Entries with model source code
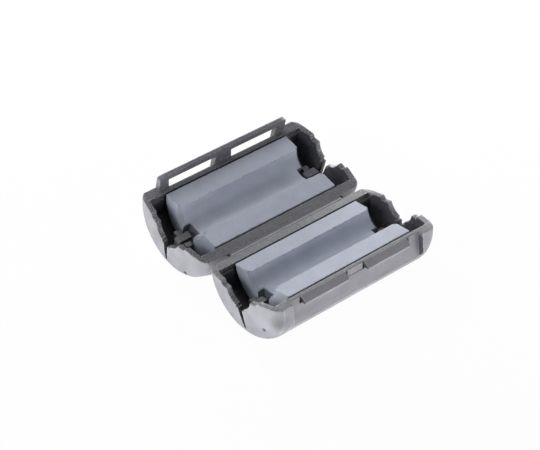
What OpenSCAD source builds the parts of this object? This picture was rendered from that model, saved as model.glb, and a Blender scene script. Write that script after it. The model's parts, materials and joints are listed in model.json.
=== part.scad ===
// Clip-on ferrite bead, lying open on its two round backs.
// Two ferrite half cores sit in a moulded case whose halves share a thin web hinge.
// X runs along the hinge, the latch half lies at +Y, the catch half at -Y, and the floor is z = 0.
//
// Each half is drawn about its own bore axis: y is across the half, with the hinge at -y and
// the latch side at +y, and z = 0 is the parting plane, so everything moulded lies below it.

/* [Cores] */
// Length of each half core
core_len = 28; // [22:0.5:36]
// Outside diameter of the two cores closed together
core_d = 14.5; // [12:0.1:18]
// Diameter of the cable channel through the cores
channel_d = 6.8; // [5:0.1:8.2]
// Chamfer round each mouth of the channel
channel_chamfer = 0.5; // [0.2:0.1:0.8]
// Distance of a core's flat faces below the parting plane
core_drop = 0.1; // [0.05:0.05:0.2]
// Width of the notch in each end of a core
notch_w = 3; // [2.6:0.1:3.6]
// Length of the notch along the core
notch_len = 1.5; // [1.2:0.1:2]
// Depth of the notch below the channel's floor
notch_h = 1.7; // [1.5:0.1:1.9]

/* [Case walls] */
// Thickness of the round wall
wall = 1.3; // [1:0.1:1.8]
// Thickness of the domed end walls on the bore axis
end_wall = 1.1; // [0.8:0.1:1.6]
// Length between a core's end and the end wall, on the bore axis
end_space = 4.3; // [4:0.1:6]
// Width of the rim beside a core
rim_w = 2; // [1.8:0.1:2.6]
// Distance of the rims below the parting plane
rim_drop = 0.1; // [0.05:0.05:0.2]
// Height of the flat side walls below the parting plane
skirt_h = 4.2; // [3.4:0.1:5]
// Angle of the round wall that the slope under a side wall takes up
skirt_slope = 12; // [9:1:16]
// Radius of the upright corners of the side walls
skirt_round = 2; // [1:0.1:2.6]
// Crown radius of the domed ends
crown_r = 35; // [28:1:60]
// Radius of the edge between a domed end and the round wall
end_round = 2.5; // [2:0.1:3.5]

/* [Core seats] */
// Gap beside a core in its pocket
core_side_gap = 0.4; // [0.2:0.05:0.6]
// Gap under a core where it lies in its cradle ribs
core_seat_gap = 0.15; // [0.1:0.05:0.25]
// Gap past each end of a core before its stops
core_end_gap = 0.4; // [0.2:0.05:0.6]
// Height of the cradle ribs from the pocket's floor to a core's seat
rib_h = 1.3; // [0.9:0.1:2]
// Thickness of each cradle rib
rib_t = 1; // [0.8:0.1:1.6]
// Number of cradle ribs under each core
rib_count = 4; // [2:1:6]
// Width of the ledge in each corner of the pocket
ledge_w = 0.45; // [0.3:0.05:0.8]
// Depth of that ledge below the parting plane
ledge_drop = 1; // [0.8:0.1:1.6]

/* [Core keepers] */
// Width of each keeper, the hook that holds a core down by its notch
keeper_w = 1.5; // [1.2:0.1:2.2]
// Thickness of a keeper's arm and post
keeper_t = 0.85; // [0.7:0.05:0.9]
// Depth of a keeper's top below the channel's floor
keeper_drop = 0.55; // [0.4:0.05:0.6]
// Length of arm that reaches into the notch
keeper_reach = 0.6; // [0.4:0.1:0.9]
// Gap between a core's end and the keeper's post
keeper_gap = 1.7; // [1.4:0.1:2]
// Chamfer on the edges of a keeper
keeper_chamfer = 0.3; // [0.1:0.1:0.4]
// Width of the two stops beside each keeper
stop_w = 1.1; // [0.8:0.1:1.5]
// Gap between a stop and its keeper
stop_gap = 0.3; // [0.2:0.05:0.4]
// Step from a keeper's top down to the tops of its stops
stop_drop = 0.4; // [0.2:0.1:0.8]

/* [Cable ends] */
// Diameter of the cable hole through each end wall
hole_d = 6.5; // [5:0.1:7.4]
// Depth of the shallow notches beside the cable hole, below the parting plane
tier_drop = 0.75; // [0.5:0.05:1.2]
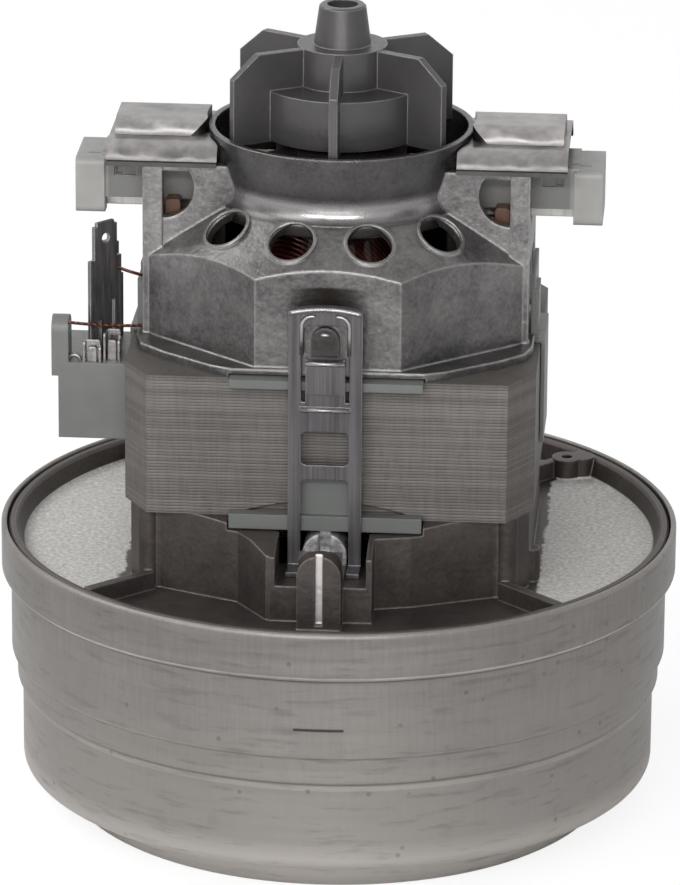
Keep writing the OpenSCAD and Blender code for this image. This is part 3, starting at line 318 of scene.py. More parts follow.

▸ **WHAT IS REQUIRED**
Lines from the beginning of the data above through the line containing "lies below it." are to be returned exactly, and no others.

▸ **ANSWER TO THIS EXERCISE**
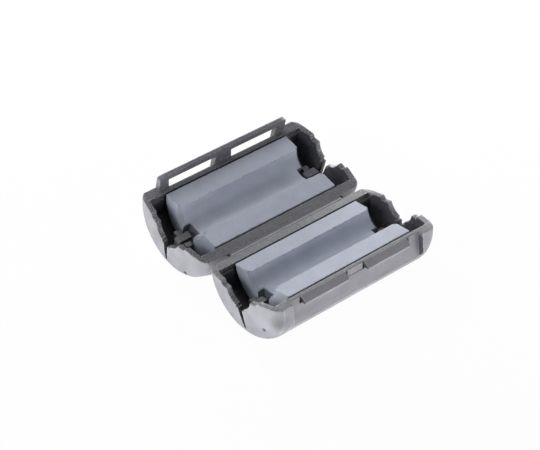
What OpenSCAD source builds the parts of this object? This picture was rendered from that model, saved as model.glb, and a Blender scene script. Write that script after it. The model's parts, materials and joints are listed in model.json.
=== part.scad ===
// Clip-on ferrite bead, lying open on its two round backs.
// Two ferrite half cores sit in a moulded case whose halves share a thin web hinge.
// X runs along the hinge, the latch half lies at +Y, the catch half at -Y, and the floor is z = 0.
//
// Each half is drawn about its own bore axis: y is across the half, with the hinge at -y and
// the latch side at +y, and z = 0 is the parting plane, so everything moulded lies below it.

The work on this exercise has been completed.